De novo protein design – From novel backbone construction to fully designed sequences

View all posters

Michael Doran

United Kingdom

Proteins are attractive candidates for synthetic component, but the relatively limited range of structural diversity available in nature (compared to the possible range of structures) may lead to restrictions in designing new functions and interactions. From a topological point of view, the space of possible structures is vastly larger than the space which has apparently been used by nature, with predictions of the number of possible folds based on known structures converging on a number of about 2-3,000. By contrast, the number of possible folds — even given a restricted number of secondary structural elements — is larger by several orders of magnitude, providing many possibilities for combinations of functional sites and interaction surfaces. The periodic table of protein structures offers, uniquely in present descriptions of fold space, a means to describe many of these possible structures on the topological level.
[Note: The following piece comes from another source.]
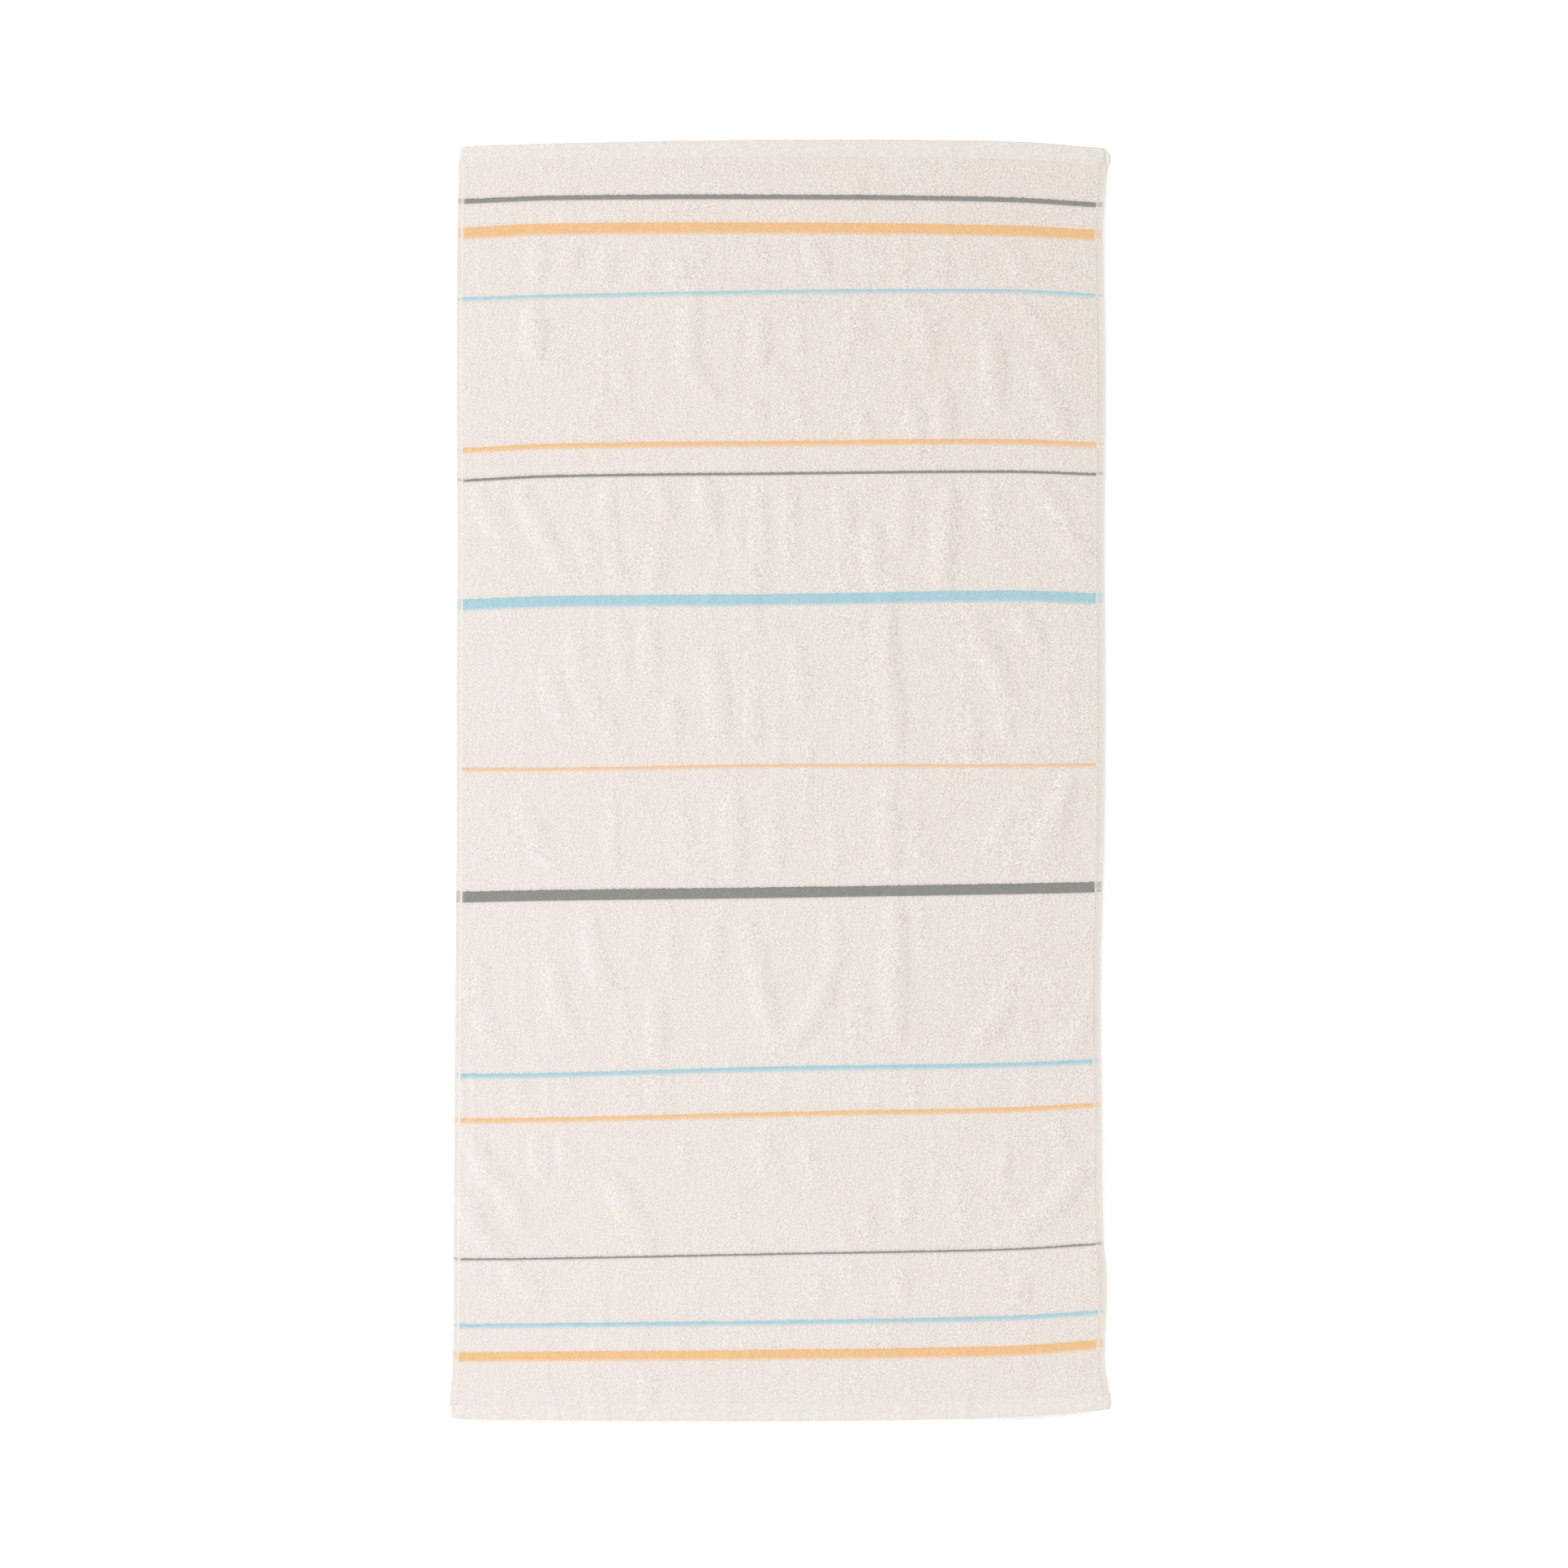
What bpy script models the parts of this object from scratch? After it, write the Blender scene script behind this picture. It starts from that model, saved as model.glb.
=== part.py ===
"""Bath towel, laid out flat.

One piece of terry cloth, 71 x 140 cm, woven with thirteen flat coloured weft
bands, with a narrow rolled hem down each long side and a flat woven hem
across each end. It lies face up on a flat surface. Its weft lines bow a
little, its sides wander in and out by a few millimetres, and it has short
soft creases where it was folded and pressed.

Units are metres, +Z is up, +Y runs along the towel and the origin is under
the middle of it, on the surface it lies on.
"""

from collections import namedtuple

import bpy

MM = 0.001

# ---------------------------------------------------------------- sizes
TERRY_THICK = 3.2 * MM  # ground weave with the pile on both faces
END_HEM_WIDE = 18.0 * MM  # flat woven turned hem across each end
END_HEM_THICK = 2.4 * MM
SIDE_HEM_WIDE = 7.0 * MM  # narrow rolled hem down each long side
SIDE_HEM_THICK = 2.8 * MM
RIM_THICK = 1.8 * MM  # at the folded edge itself

COLUMNS = 46  # cells across the towel, one of them in each side hem
ROWS = 50  # cells along the towel, one of them in each end hem
SOFTEN = 1.35  # the creases are this much broader on the coarse sheet

# ------------------------------------------------- how the weft lines lie
# Each row is one weft line: the end of the cloth, or the middle of a
# coloured band. y is where it lies on the towel's centre line, and the
# other columns are how far it bows above (+) or below (-) that, at each of
# the STATIONS across the towel. All are set by hand, in whole millimetres.
STATIONS = (-350, -250, 0, 250, 350)
Weft = namedtuple("Weft", "name y far_left left middle right far_right")
WEFT_LINES = (
    Weft("top_end", 701, -7, -4, 0, -2, -9),
    Weft("grey_1", 638, -5, -1, 0, -3, -9),
    Weft("orange_1", 604, -6, -1, 0, -3, -8),
    Weft("blue_1", 534, -8, -5, 0, 1, -4),
    Weft("orange_2", 368, -8, -3, 0, 2, -2),
    Weft("grey_2", 335, -8, -3, 0, 2, -1),
    Weft("blue_2", 197, -6, -2, 0, 4, 1),
    Weft("orange_3", 15, -4, -4, 0, 0, 1),
    Weft("grey_3", -124, -5, -3, 0, 4, 6),
    Weft("blue_3", -317, -8, -7, 0, 4, 8),
    Weft("orange_4", -367, -7, -6, 0, 5, 10),
    Weft("grey_4", -520, -6, -5, 0, 5, 11),
    Weft("blue_4", -595, -4, -3, 0, 5, 11),
    Weft("orange_5", -630, -3, -2, 0, 4, 11),
    Weft("bottom_end", -702, 1, 0, -1, 3, 11),
)

# ------------------------------------------------ how the two sides wander
# Each row is one cross-section: its y, and the x of the left and the right
# edge there. Set by hand, in whole millimetres.
Sides = namedtuple("Sides", "y left right")
SIDE_EDGES = (
    Sides(701, -352, 355),
    Sides(680, -353, 360),
    Sides(660, -354, 357),
    Sides(600, -355, 353),
    Sides(450, -356, 355),
    Sides(250, -355, 354),
    Sides(100, -356, 355),
    Sides(-50, -356, 354),
    Sides(-220, -357, 350),
    Sides(-340, -358, 351),
    Sides(-500, -359, 353),
    Sides(-550, -359, 357),
    Sides(-640, -360, 355),
    Sides(-680, -363, 361),
    Sides(-702, -363, 360),
)

# How far each corner is rounded off, in millimetres.
CORNER_RADIUS = {
    (-1, 1): 6.0,
    (1, 1): 5.0,
    (-1, -1): 6.0,
    (1, -1): 3.0,
}

# ----------------------------------------------------------- the creases
# Each row is one soft crease: the points its crest runs through, how far
# it spreads to each side, and how high it lifts the cloth off the surface.
# Only the main ones are here, placed by hand to the nearest 5 millimetres.
Crease = namedtuple("Crease", "crest spread lift")
CREASES = (
    # between the top end and the second orange band
    Crease(((-270, 520), (-270, 460)), 14, 1.8),
    Crease(((-100, 540), (-100, 455), (-70, 420)), 14, 1.8),
    Crease(((-25, 505), (-20, 455)), 13, 1.6),
    Crease(((230, 485), (235, 405)), 15, 1.8),
    Crease(((265, 520), (305, 465)), 14, 1.4),
    Crease(((280, 460), (330, 375)), 15, 1.6),
    Crease(((180, 425), (180, 370)), 13, 1.6),
    # between the second grey band and the second blue one
    Crease(((-335, 320), (-305, 260)), 14, 1.4),
    Crease(((-285, 320), (-235, 220)), 15, 1.8),
    Crease(((-135, 330), (-120, 285)), 13, 1.6),
    Crease(((-85, 330), (-75, 265)), 13, 1.6),
    Crease(((100, 285), (105, 205)), 13, 1.5),
    Crease(((185, 320), (175, 200)), 15, 2.0),
    Crease(((280, 330), (320, 275)), 14, 1.3),
    # between the second blue band and the third orange one
    Crease(((-225, 160), (-215, 100), (-195, 55)), 14, 1.3),
    Crease(((-75, 140), (-65, 45)), 14, 1.7),
    Crease(((110, 200), (120, 90), (125, 25)), 15, 1.8),
    Crease(((205, 185), (250, 85)), 15, 1.8),
    # between the third orange band and the third grey one
    Crease(((-55, -15), (-50, -110)), 14, 1.4),
    Crease(((115, -5), (120, -105)), 14, 1.5),
    Crease(((315, 5), (300, -45), (275, -95)), 15, 2.0),
    # between the third grey band and the fourth orange one
    Crease(((-330, -195), (-320, -280), (-295, -300)), 13, 1.2),
    Crease(((-215, -140), (-200, -205), (-185, -235)), 14, 1.5),
    Crease(((-135, -240), (-135, -305)), 13, 1.6),
    Crease(((-25, -180), (-15, -255)), 14, 1.7),
    Crease(((60, -190), (40, -250), (-15, -300)), 14, 1.8),
    Crease(((125, -120), (125, -210), (130, -295)), 15, 2.0),
    Crease(((250, -220), (210, -295)), 14, 1.5),
    Crease(((345, -260), (305, -305)), 14, 1.4),
    # between the fourth orange band and the bottom end
    Crease(((-345, -385), (-295, -460), (-280, -495)), 14, 1.9),
    Crease(((-350, -455), (-310, -515), (-285, -540)), 14, 1.9),
    Crease(((-305, -530), (-260, -570)), 14, 1.6),
    Crease(((-195, -425), (-150, -505), (-140, -530)), 15, 1.8),
    Crease(((-20, -380), (-15, -435)), 13, 1.3),
    Crease(((335, -425), (300, -465), (260, -500)), 15, 1.9),
)


# ---------------------------------------------------------------- shapes
def curve_through(x, knots, values):
    """The height at x of a smooth curve through the knots."""
    if x <= knots[0]:
        return values[0]
    if x >= knots[-1]:
        return values[-1]
    i = max(k for k in range(len(knots) - 1) if knots[k] <= x)
    span = knots[i + 1] - knots[i]
    f = (x - knots[i]) / span
    before = values[i - 1] if i > 0 else values[i]
    after = values[i + 2] if i + 2 < len(values) else values[i + 1]
    wide_0 = knots[i + 1] - knots[max(i - 1, 0)]
    wide_1 = knots[min(i + 2, len(knots) - 1)] - knots[i]
    slope_0 = (values[i + 1] - before) / wide_0 * span
    slope_1 = (after - values[i]) / wide_1 * span
    return (
        values[i] * (2 * f**3 - 3 * f**2 + 1)
        + slope_0 * (f**3 - 2 * f**2 + f)
        + values[i + 1] * (3 * f**2 - 2 * f**3)
        + slope_1 * (f**3 - f**2)
    )


def straight_between(x, knots, values):
    """The height at x of the straight lines that join the knots."""
    if x <= knots[0]:
        return values[0]
    for k in range(len(knots) - 1):
        if x <= knots[k + 1]:
            f = (x - knots[k]) / (knots[k + 1] - knots[k])
            return values[k] * (1 - f) + values[k + 1] * f
    return values[-1]


def lie(across, along):
    """Where a point of the cloth lies. across runs from -1 at the left edge
    to 1 at the right edge, and along is its distance up the centre line, in
    millimetres."""
    x_even = across * 355.0
    up = list(reversed(WEFT_LINES))
    bows = [curve_through(x_even, STATIONS, line[2:]) for line in up]
    y = along + straight_between(along, [line.y for line in up], bows)
    rows = list(reversed(SIDE_EDGES))
    ys = [row.y for row in rows]
    left = curve_through(y, ys, [row.left for row in rows])
    right = curve_through(y, ys, [row.right for row in rows])
    return left + (right - left) * (across + 1) / 2, y


def lift_at(x, y):
    """How high the creases lift the cloth at a point, in millimetres."""
    height = 0.0
    for crease in CREASES:
        near = 1.0e9
        for (ax, ay), (bx, by) in zip(crease.crest, crease.crest[1:]):
            dx, dy = bx - ax, by - ay
            f = ((x - ax) * dx + (y - ay) * dy) / (dx * dx + dy * dy)
            f = min(1.0, max(0.0, f))
            gap = ((x - ax - f * dx) ** 2 + (y - ay - f * dy) ** 2) ** 0.5
            near = min(near, gap)
        r = near / (crease.spread * SOFTEN)
        if r < 1.0:
            height = max(height, crease.lift * (1 - r * r) ** 2)
    return height


def stations_across():
    """The grid's columns, from -1 to 1, with the side hems' inner edges."""
    hem = SIDE_HEM_WIDE / (355.0 * MM)
    inner = COLUMNS - 2
    steps = [-1 + hem + (2 - 2 * hem) * i / inner for i in range(inner + 1)]
    return [-1.0] + steps + [1.0]


def stations_along():
    """The grid's rows in millimetres, with the end hems' inner edges."""
    low, high = WEFT_LINES[-1].y, WEFT_LINES[0].y
    hem = END_HEM_WIDE / MM
    inner = ROWS - 2
    a, b = low + hem, high - hem
    return [low] + [a + (b - a) * j / inner for j in range(inner + 1)] + [high]


def build_towel():
    # the flat cloth is a grid, and each of its points is moved to where
    # that point of the cloth lies
    bpy.ops.mesh.primitive_grid_add(
        x_subdivisions=COLUMNS, y_subdivisions=ROWS, size=2.0
    )
    towel = bpy.context.object
    towel.name = "towel"
    towel.data.name = "towel"

    across = stations_across()
    along = stations_along()
    places = []
    for vertex in towel.data.vertices:
        i = round((vertex.co.x + 1) / 2 * COLUMNS)
        j = round((vertex.co.y + 1) / 2 * ROWS)
        x, y = lie(across[i], along[j])
        # the four corner points come in, so that the corners are rounded
        if i in (0, COLUMNS) and j in (0, ROWS):
            side, end = (-1 if i == 0 else 1), (-1 if j == 0 else 1)
            inset = CORNER_RADIUS[side, end] * (1 - 0.5**0.5)
            x -= side * inset
            y -= end * inset
        places.append((i, j, x, y))

    # the origin is under the middle of the cloth's outline
    mid_x = (min(p[2] for p in places) + max(p[2] for p in places)) / 2
    mid_y = (min(p[3] for p in places) + max(p[3] for p in places)) / 2
    for vertex, (i, j, x, y) in zip(towel.data.vertices, places):
        z = lift_at(x, y)
        vertex.co = ((x - mid_x) * MM, (y - mid_y) * MM, z * MM)

    # the terry is full thickness, the hems are thinner, and the folded rim
    # is thinnest
    pile = towel.vertex_groups.new(name="thickness")
    for vertex, (i, j, x, y) in zip(towel.data.vertices, places):
        if i in (0, COLUMNS) or j in (0, ROWS):
            thick = RIM_THICK
        elif j in (1, ROWS - 1):
            thick = END_HEM_THICK
        elif i in (1, COLUMNS - 1):
            thick = SIDE_HEM_THICK
        else:
            thick = TERRY_THICK
        pile.add([vertex.index], thick / TERRY_THICK, "REPLACE")

    shell = towel.modifiers.new("cloth thickness", "SOLIDIFY")
    shell.thickness = TERRY_THICK
    shell.offset = 1.0
    shell.vertex_group = pile.name
    shell.thickness_vertex_group = 0.0
    shell.use_even_offset = False

    towel.data.shade_smooth()
    towel.data.set_sharp_from_angle(angle=0.7)
    return towel


def cotton():
    """Warm white cotton terry."""
    material = bpy.data.materials.new("cotton")
    material.use_nodes = True
    shader = material.node_tree.nodes["Principled BSDF"]
    shader.inputs["Base Color"].default_value = (0.84, 0.77, 0.73, 1.0)
    shader.inputs["Roughness"].default_value = 0.95
    shader.inputs["Metallic"].default_value = 0.0
    return material


def main():
    for thing in list(bpy.data.objects):
        bpy.data.objects.remove(thing, do_unlink=True)

    collection = bpy.data.collections.new("bath_towel")
    bpy.context.scene.collection.children.link(collection)

    towel = build_towel()
    for home in list(towel.users_collection):
        home.objects.unlink(towel)
    collection.objects.link(towel)
    towel.data.materials.append(cotton())


main()
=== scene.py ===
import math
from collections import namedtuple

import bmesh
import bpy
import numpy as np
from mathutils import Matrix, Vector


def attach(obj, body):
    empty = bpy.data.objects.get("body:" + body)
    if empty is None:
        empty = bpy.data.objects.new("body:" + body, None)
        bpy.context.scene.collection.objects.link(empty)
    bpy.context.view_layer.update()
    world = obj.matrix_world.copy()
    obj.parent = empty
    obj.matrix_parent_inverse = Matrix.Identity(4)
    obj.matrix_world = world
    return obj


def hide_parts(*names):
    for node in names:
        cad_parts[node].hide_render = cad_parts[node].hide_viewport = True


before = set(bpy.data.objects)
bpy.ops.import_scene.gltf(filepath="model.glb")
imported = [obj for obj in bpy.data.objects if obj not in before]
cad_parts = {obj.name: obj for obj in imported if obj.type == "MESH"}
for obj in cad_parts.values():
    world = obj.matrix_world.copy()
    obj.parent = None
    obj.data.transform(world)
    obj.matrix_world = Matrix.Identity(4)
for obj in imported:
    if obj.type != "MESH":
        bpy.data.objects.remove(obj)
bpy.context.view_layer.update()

# The looks of a terry bath towel that lies face up on a pale floor. The cloth
# is a thin closed sheet, with the looped pile, the flat woven bands, the hems
# and their stitches on it. Everything follows the CAD model's weft lines,
# sides and creases, repeated below in its own sizes. Lengths in the tables
# are millimetres.

MM = 0.001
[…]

We propose a pipeline for taking these abstract structural descriptions all the way to full-atom models with amino acid sequences, starting with rough alpha-carbon only models and progressing through several stages of high-resolution refinement, sequence design and filtering according to known principles of protein structure, coarse-grained and high-resolution knowledge-based potentials and secondary/tertiary structure prediction methods. The resulting sequences are tested using a medium-throughput expression pipeline and analyzed using 2D NMR HSQC spectra, following which soluble folded proteins can be taken forward for full structural characterization.